Speaking of putting bad ideas in people’s heads about our city…
“Hurricanes” isn’t that terrible of a name, and it may get shortened to “Canes”, which reminds me of sugar cane, so that’s not bad. But while we reflect on Katrina as a sad time but also a chance to rebuild and revive and restart, the rest of America just remembers a guy walking around with a bin full of Heneiken and stories of rape and murder in the Superdome and a bunch of people that should’ve known better than to live below sea level. To sum it up: Katrina reminds people that they hate New Orleans, but more importantly, they hate New Orleanians. Do we really want a team name that evokes those thoughts and ideas?
Aside from drinking, voodoo, and throwing beads 365 days a year if we take our tops off, New Orleans is about music. That’s why Jazz worked. The two best names I’ve heard so far are centered around music — New Orleans Rhythm and New Orleans Bounce. Rhythm is self explanatory. Bounce sounds fun. Bounce is a crazy style of music pioneered in the 1980s (and pretty much only performed) here in New Orleans. Names like DJ Jubilee (“What’s the name o’ yo’ schoo-ool?!”) and Big Freedia are often thrown around with the genre. It’s slowly getting recognized across the country. I’m not a big fan, but it’s part of our culture. And, also, basketballs bounce. It works and makes sense. The rest of the country will interpret it as the basketball bounce and understand the word.
I’ve also seen New Orleans Revelers and I’m not opposed to that name either. It sounds like a soccer team name, but it could work for an NBA team.
There’s a reason there are people that get paid handsome salaries to name and brand products (a sports team is a product. Don’t let anyone tell you differently.). That reason is that they’re a little bit better at it than you are.
In the end, there will probably be some sort of vote that may or may not go to the public on a website or something. There will probably be 5 or 6 names, all of which will be awful, except for one that will be somewhat less awful and you’ll vote for it, but no one else will and then we’ll get to hear Rob Nice begging us to cheer “For your… Krewe. of. New Orleans!”
I hate all of you.
UPDATE: One of the Hornets fan forums picked up this post. I’m not really going to comment on their comments because commenting on comments opens a void in the Internet and then we’ll all be dead and Skynet will rule the Earth. However, I will tackle one thing: I didn’t offer any of my own suggestions because it’s not my job to. Check out the 3rd-to-last paragraph in my post: “There’s a reason there are people that get paid handsome salaries to name and brand products (a sports team is a product. Don’t let anyone tell you differently.). That reason is that they’re a little bit better at it than you are.” That applies to me as well. I’m not in advertising or marketing so I’m not going to pretend I’d come up with a good name.

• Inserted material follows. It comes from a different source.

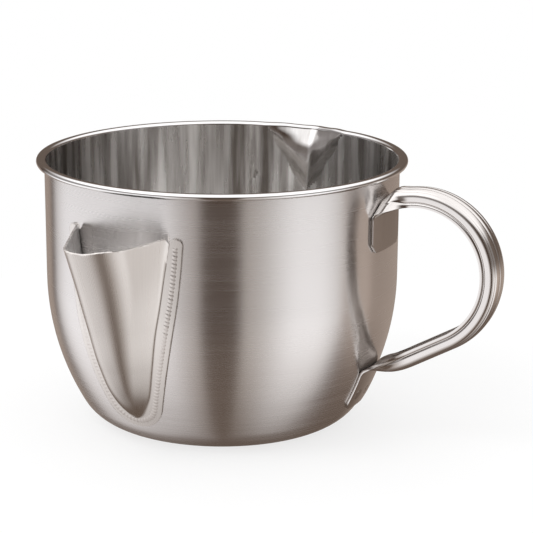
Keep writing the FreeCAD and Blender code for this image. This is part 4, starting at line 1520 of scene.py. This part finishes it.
    def spread_half(self, across: float, bend: float) -> float:
        """Flat half width of the strap where it is half across wide and its sides are bent.

        Args:
            across: Half the width that it spans.
            bend: How far its sides are bent down, from 0 to 1.

        Returns:
            Half its width on the flat sheet.
        """
        bent = self.crown + self.corner_run
        return bent + (across - self.section(bend, 0.0, bent)[0]) / math.cos(bend * math.pi / 2)

    def spot_welds(self, tab: Tab) -> bpy.types.Object:
        """Two spot welds on a tab's outer side, as faint discs.

        Args:
            tab: Which tab they hold.

        Returns:
            The pair, as one piece.
        """
        across, height = self.upper_spots if tab is Tab.UPPER else self.lower_spots
        lean = self.form.lean(height)
        face = self.form.radius(height, -self.strap - self.seat_gap)
        bm = bmesh.new()
        grain = bm.loops.layers.uv.new(GRAIN)
        for side in (-across, across):
            verts = [bm.verts.new((r, 0.0, z)) for r, z in self.spot_outline]
            edges = [bm.edges.new(pair) for pair in zip(verts, verts[1:])]
            bmesh.ops.spin(bm, geom=verts + edges, cent=(0, 0, 0), axis=(0, 0, 1),
                           angle=2 * math.pi, steps=self.spot_steps, use_merge=True)
            fresh = [vert for vert in bm.verts if not vert.tag]
            for vert in fresh:
                for loop in vert.link_loops:
                    loop[grain].uv = vert.co.xy
            turn = math.asin(side / face)
            outward = Vector((math.cos(lean) * math.cos(turn), math.cos(lean) * math.sin(turn),
                              -math.sin(lean)))
            spot = Matrix.Translation((face * math.cos(turn), side, height))
            aim = outward.to_track_quat("Z", "Y").to_matrix().to_4x4()
            bmesh.ops.transform(bm, matrix=spot @ aim, verts=fresh)
            for vert in fresh:
                vert.tag = True
        bmesh.ops.remove_doubles(bm, verts=bm.verts, dist=1e-4)
        bmesh.ops.recalc_face_normals(bm, faces=bm.faces)
        welds = as_object(f"{tab.value}_spot_welds", bm)
        welds.data.materials.append(TINT.make())
        return welds


# ---------------------------------------------------------------- studio

@dataclass(frozen=True)
class Panel:
    """A soft bright panel of the light tent.

    Attributes:
        middle: Azimuth of its middle, in degrees to the right of the camera.
        half: Half its width, in degrees.
        soft: Width of its soft edge, in degrees.
        glow: Light that it adds.
        foot: Share of that light at its lower end.
        low: Height of that lower end, in degrees.
    """

    middle: float
    half: float
    soft: float
    glow: Colour
    foot: float
    low: float


@dataclass
class Studio:
    """White floor and background, a light tent that only the metal sees, a soft lamp and the camera.

    Attributes:
        camera_azimuth: Azimuth of the camera, in degrees from -Y towards +X.
        pitch: Angle by which the camera looks down, in radians.
        distance: Distance of the camera from the point on the axis that it is aimed at.
        look_height: Height of that point.
        focal_pixels: Focal length, in pixels of the photograph.
        centre_pixel: Pixel that the point falls on.
        frame_pixels: Width and height of the photograph, in pixels.
        sensor: Width of the camera's sensor.
        world_light: Strength of the white world, unseen and seen.
        floor_radius: Radius of the floor.
        floor_sides: Sides that the round floor has.
        floor_colour: Colour of the floor's matt share.
        floor_glow: Share of the floor that glows plain white where it is seen.
        tent_radius: Radius of the light tent.
        tent_steps: Steps of the tent's mesh from foot to top and round.
        gap_glow: Glow of the tent between the panels.
        foot_glow: Glow of the tent's foot.
        foot_ends: Heights between which the foot's glow gives way, in degrees.
        panels: The bright panels.
        panels_full: Height at which they reach their full glow, in degrees.
        horizon: Heights between which they fade, in degrees.
        horizon_share: Share of their glow that is left above the horizon.
        ceiling: Glow of the ceiling.
        ceiling_ends: Heights between which it sets in, in degrees.
        lamp_place: Place of the soft lamp, in metres.
        lamp_size: Its diameter, in metres.
        lamp_power: Its power, in watts.
    """

    camera_azimuth: float = 26.0
    pitch: float = 0.2632
    distance: float = 850.0
    look_height: float = 50.0
    focal_pixels: float = 2218.0
    centre_pixel: tuple[float, float] = (222.1, 287.8)
    frame_pixels: float = 533.0
    sensor: float = 36.0
    world_light: tuple[float, float] = (1.1, 1.0)
    floor_radius: float = 230.0
    floor_sides: int = 96
    floor_colour: Colour = (0.92, 0.92, 0.92)
    floor_glow: float = 0.72
    tent_radius: float = 1600.0
    tent_steps: tuple[int, int] = (24, 96)
    gap_glow: Colour = (0.075, 0.052, 0.040)
    foot_glow: Colour = (0.15, 0.112, 0.09)
    foot_ends: tuple[float, float] = (-32.0, -16.0)
    panels: tuple[Panel, ...] = (
        Panel(-75.0, 57.0, 8.0, (0.46, 0.44, 0.43), 0.17, -75.0),
        Panel(-80.0, 35.0, 30.0, (0.62, 0.65, 0.69), 0.17, -75.0),
        Panel(47.0, 31.0, 8.0, (0.48, 0.46, 0.44), 0.08, -75.0),
        Panel(57.0, 5.0, 38.0, (0.68, 0.71, 0.75), 0.08, -75.0),
        Panel(149.0, 65.0, 6.0, (0.32, 0.27, 0.235), 0.0, -34.0),
        Panel(101.0, 5.0, 9.0, (0.19, 0.165, 0.15), 0.0, -34.0),
    )
    panels_full: float = -18.0
    horizon: tuple[float, float] = (-9.0, 3.0)
    horizon_share: float = 0.2
    ceiling: Colour = (1.13, 1.14, 1.16)
    ceiling_ends: tuple[float, float] = (22.0, 38.0)
    lamp_place: tuple[float, float, float] = (-0.55, -0.9, 1.35)
    lamp_size: float = 0.9
    lamp_power: float = 6.0

    def build(self) -> None:
        """Build the studio."""
        self.world()
        self.floor()
        self.tent()
        self.lamp()
        self.camera()

    def world(self) -> None:
        """White world that lights the floor at a plain level."""
        world = bpy.data.worlds.new("studio")
        bpy.context.scene.world = world
        world.use_nodes = True
        nodes = Nodes(world.node_tree)
        strength = nodes.spread(self.seen(nodes), *self.world_light)
        light = nodes.add("ShaderNodeBackground", {"Color": WHITE, "Strength": strength})
        nodes.add("ShaderNodeOutputWorld", {"Surface": light.outputs[0]})

    @staticmethod
    def seen(nodes: Nodes) -> bpy.types.NodeSocket:
        """Tell rays that see a surface from those that only light it.

        Args:
            nodes: The node tree.

        Returns:
            One where the camera, a reflection or a refraction looks, and nought elsewhere.
        """
        path = nodes.add("ShaderNodeLightPath")
        pair = nodes.calc("MAXIMUM", path.outputs["Is Camera Ray"], path.outputs["Is Glossy Ray"])
        return nodes.calc("MAXIMUM", pair, path.outputs["Is Transmission Ray"])

    def floor(self) -> None:
        """Pale round floor that keeps the pot's soft shadow."""
        bm = bmesh.new()
        bmesh.ops.create_circle(bm, cap_ends=True, segments=self.floor_sides,
                                radius=self.floor_radius * MM)
        floor = as_object("floor", bm)
        material = bpy.data.materials.new("pale_floor")
        material.use_nodes = True
        nodes = Nodes(material.node_tree)
        matt = nodes.add("ShaderNodeBsdfDiffuse", {"Color": (*self.floor_colour, 1.0)})
        glow = nodes.add("ShaderNodeEmission", {"Color": WHITE, "Strength": 1.0})
        share = nodes.calc("MULTIPLY", self.seen(nodes), self.floor_glow)
        mixed = nodes.add("ShaderNodeMixShader", {0: share, 1: matt.outputs[0], 2: glow.outputs[0]})
        nodes.add("ShaderNodeOutputMaterial", {"Surface": mixed.outputs[0]})
        floor.data.materials.append(material)
        floor.visible_glossy = False

    def tent(self) -> None:
        """Round tent with soft panels, which only reflections in the metal see."""
        bm = bmesh.new()
        steps, sides = self.tent_steps
        lowest, highest = -math.pi / 2, math.pi / 2
        arc = [lowest + (highest - lowest) * step / steps for step in range(steps + 1)]
        radius = self.tent_radius * MM
        verts = [bm.verts.new((radius * math.cos(k), 0.0, radius * math.sin(k))) for k in arc]
        edges = [bm.edges.new(pair) for pair in zip(verts, verts[1:])]
        bmesh.ops.spin(bm, geom=verts + edges, cent=(0, 0, 0), axis=(0, 0, 1), angle=2 * math.pi,
                       steps=sides, use_merge=True)
        bmesh.ops.remove_doubles(bm, verts=bm.verts, dist=1e-5)
        tent = as_object("light_tent", bm)
        tent.data.shade_smooth()
        tent.visible_camera = False
        tent.visible_diffuse = False
        tent.visible_shadow = False
        tent.visible_transmission = False
        tent.data.materials.append(self.tent_material())

    def tent_material(self) -> bpy.types.Material:
        """Glow of the tent, by azimuth and height round the pot.

        Returns:
            The new material.
        """
        material = bpy.data.materials.new("tent_glow")
        material.use_nodes = True
        nodes = Nodes(material.node_tree)
        spot = nodes.add("ShaderNodeTexCoord").outputs["Object"]
        towards = math.radians(self.camera_azimuth - 90.0)
        own = nodes.add("ShaderNodeVectorRotate", {"Vector": spot, "Angle": -towards},
                        rotation_type="Z_AXIS").outputs[0]
        x, y, z = nodes.add("ShaderNodeSeparateXYZ", {0: own}).outputs
        degrees = 180.0 / math.pi
        azimuth = nodes.calc("MULTIPLY", nodes.calc("ARCTAN2", y, x), degrees)
        squares = nodes.calc("ADD", nodes.calc("MULTIPLY", x, x), nodes.calc("MULTIPLY", y, y))
        level = nodes.calc("SQRT", squares)
        height = nodes.calc("MULTIPLY", nodes.calc("ARCTAN2", z, level), degrees)
        total = nodes.add("ShaderNodeCombineXYZ").outputs[0]
        for panel in self.panels:
            rising = nodes.spread(height, panel.foot, 1.0, panel.low, self.panels_full)
            share = nodes.calc("MULTIPLY", self.window(nodes, azimuth, panel), rising)
            total = self.brighten(nodes, total, panel.glow, share)
        above = nodes.spread(height, 1.0, self.horizon_share, *self.horizon)
        total = nodes.add("ShaderNodeVectorMath", {0: total, "Scale": above},
                          operation="SCALE").outputs[0]
        middle = nodes.spread(height, 0.0, 1.0, *self.foot_ends)
        total = self.brighten(nodes, total, self.gap_glow, middle)
        total = self.brighten(nodes, total, self.foot_glow, nodes.calc("SUBTRACT", 1.0, middle))
        top = nodes.spread(height, 0.0, 1.0, *self.ceiling_ends)
        total = self.brighten(nodes, total, self.ceiling, top)
        light = nodes.add("ShaderNodeEmission", {"Color": total, "Strength": 1.0})
        nodes.add("ShaderNodeOutputMaterial", {"Surface": light.outputs[0]})
        return material

    @staticmethod
    def brighten(nodes: Nodes, total: bpy.types.NodeSocket, glow: Colour,
                 share: bpy.types.NodeSocket) -> bpy.types.NodeSocket:
        """Add a share of a glow to what there is.

        Args:
            nodes: The node tree.
            total: Glow so far.
            glow: Glow to add.
            share: Share of it.

        Returns:
            The sum.
        """
        extra = nodes.add("ShaderNodeVectorMath", {0: glow, "Scale": share}, operation="SCALE")
        return nodes.add("ShaderNodeVectorMath", {0: total, 1: extra.outputs[0]},
                         operation="ADD").outputs[0]

    @staticmethod
    def window(nodes: Nodes, azimuth: bpy.types.NodeSocket, panel: Panel) -> bpy.types.NodeSocket:
        """Share of a panel at an azimuth.

        Args:
            nodes: The node tree.
            azimuth: Azimuth in degrees.
            panel: The panel.

        Returns:
            One inside the panel and nought outside, with soft edges.
        """
        off = nodes.calc("WRAP", nodes.calc("SUBTRACT", azimuth, panel.middle), 180.0, -180.0)
        return nodes.add("ShaderNodeMapRange", {
            "Value": nodes.calc("ABSOLUTE", off), "From Min": panel.half,
            "From Max": panel.half + panel.soft, "To Min": 1.0, "To Max": 0.0,
        }, interpolation_type="SMOOTHSTEP").outputs["Result"]

    def lamp(self) -> None:
        """Large soft lamp above and to the left of the camera."""
        data = bpy.data.lights.new("soft_lamp", "AREA")
        data.shape = "DISK"
        data.size = self.lamp_size
        data.energy = self.lamp_power
        lamp = bpy.data.objects.new("soft_lamp", data)
        bpy.context.scene.collection.objects.link(lamp)
        lamp.location = self.lamp_place
        lamp.rotation_mode = "QUATERNION"
        lamp.rotation_quaternion = lamp.location.to_track_quat("Z", "Y")

    def camera(self) -> None:
        """Camera at the photograph's place, with its long lens and small shift."""
        turn = math.radians(self.camera_azimuth)
        ahead = Vector((-math.sin(turn) * math.cos(self.pitch), math.cos(turn) * math.cos(self.pitch),
                        -math.sin(self.pitch)))
        data = bpy.data.cameras.new("camera")
        data.sensor_width = self.sensor
        data.lens = self.focal_pixels / self.frame_pixels * self.sensor
        data.shift_x = (self.frame_pixels / 2 - self.centre_pixel[0]) / self.frame_pixels
        data.shift_y = (self.centre_pixel[1] - self.frame_pixels / 2) / self.frame_pixels
        data.clip_start, data.clip_end = 0.05, 20.0
        camera = bpy.data.objects.new("camera", data)
        bpy.context.scene.collection.objects.link(camera)
        camera.location = (Vector((0.0, 0.0, self.look_height)) - ahead * self.distance) * MM
        camera.rotation_mode = "QUATERNION"
        camera.rotation_quaternion = ahead.to_track_quat("-Z", "Y")
        bpy.context.scene.camera = camera


def main() -> None:
    """Build the pot piece by piece, then the studio."""
    logging.basicConfig(level=logging.INFO, format="%(name)s %(message)s")
    bpy.context.scene.view_settings.view_transform = "Standard"
    for assembly in (Bowl(), SideSpout(), Handle()):
        for piece in assembly.build():
            log.info("%s rides on the pot", piece.name)
    Studio().build()


if __name__ == "__main__":
    main()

I will gladly tell you that your opinion is wrong though.
UPDATE 2: I forgot to mention, and with the topic coming back up this week, that I am a big fan of naming the team the Pelicans. For one, our state bird is the brown pelican, and also it’d be an homage to our former baseball team of the same name. In fact, Tom Benson owns the rights to the Pelicans name, making this a slam dunk (YUP!) of a name.